DATA →

........

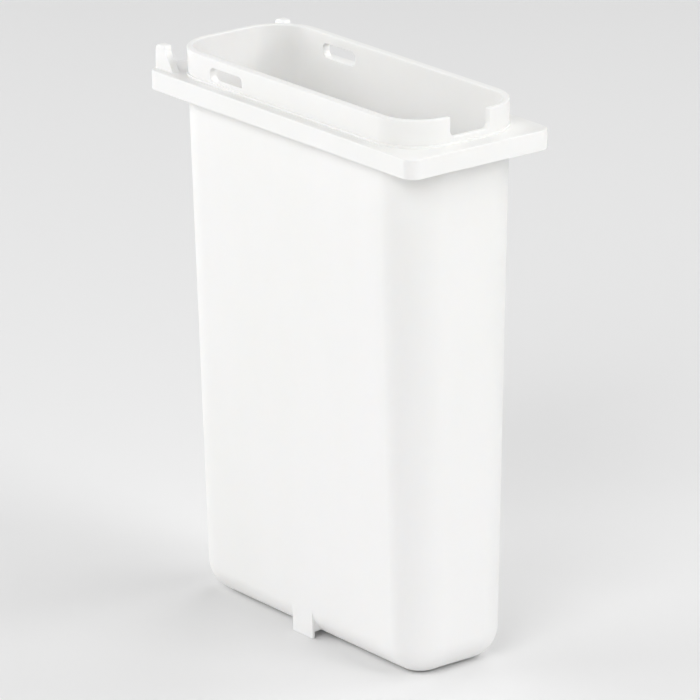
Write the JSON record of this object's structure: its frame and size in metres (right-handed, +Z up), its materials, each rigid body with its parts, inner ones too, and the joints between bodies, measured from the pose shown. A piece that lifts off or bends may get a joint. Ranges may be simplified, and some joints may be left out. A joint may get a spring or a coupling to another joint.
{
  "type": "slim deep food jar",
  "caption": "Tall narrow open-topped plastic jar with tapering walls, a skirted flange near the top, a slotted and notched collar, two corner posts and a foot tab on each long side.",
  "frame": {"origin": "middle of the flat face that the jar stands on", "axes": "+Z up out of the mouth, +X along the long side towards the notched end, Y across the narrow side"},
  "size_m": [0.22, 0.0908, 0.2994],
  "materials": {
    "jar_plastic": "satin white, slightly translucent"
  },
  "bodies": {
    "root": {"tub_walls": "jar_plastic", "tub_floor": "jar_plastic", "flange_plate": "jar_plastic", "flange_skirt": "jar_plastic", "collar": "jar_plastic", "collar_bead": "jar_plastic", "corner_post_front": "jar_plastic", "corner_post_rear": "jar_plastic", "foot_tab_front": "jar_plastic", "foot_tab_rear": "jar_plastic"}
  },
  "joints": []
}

........

YOUR TASK →
Find the string "materials" in the listing and return every line that holds it.

COMPLETE ANSWER →
Write the JSON record of this object's structure: its frame and size in metres (right-handed, +Z up), its materials, each rigid body with its parts, inner ones too, and the joints between bodies, measured from the pose shown. A piece that lifts off or bends may get a joint. Ranges may be simplified, and some joints may be left out. A joint may get a spring or a coupling to another joint.
  "materials": {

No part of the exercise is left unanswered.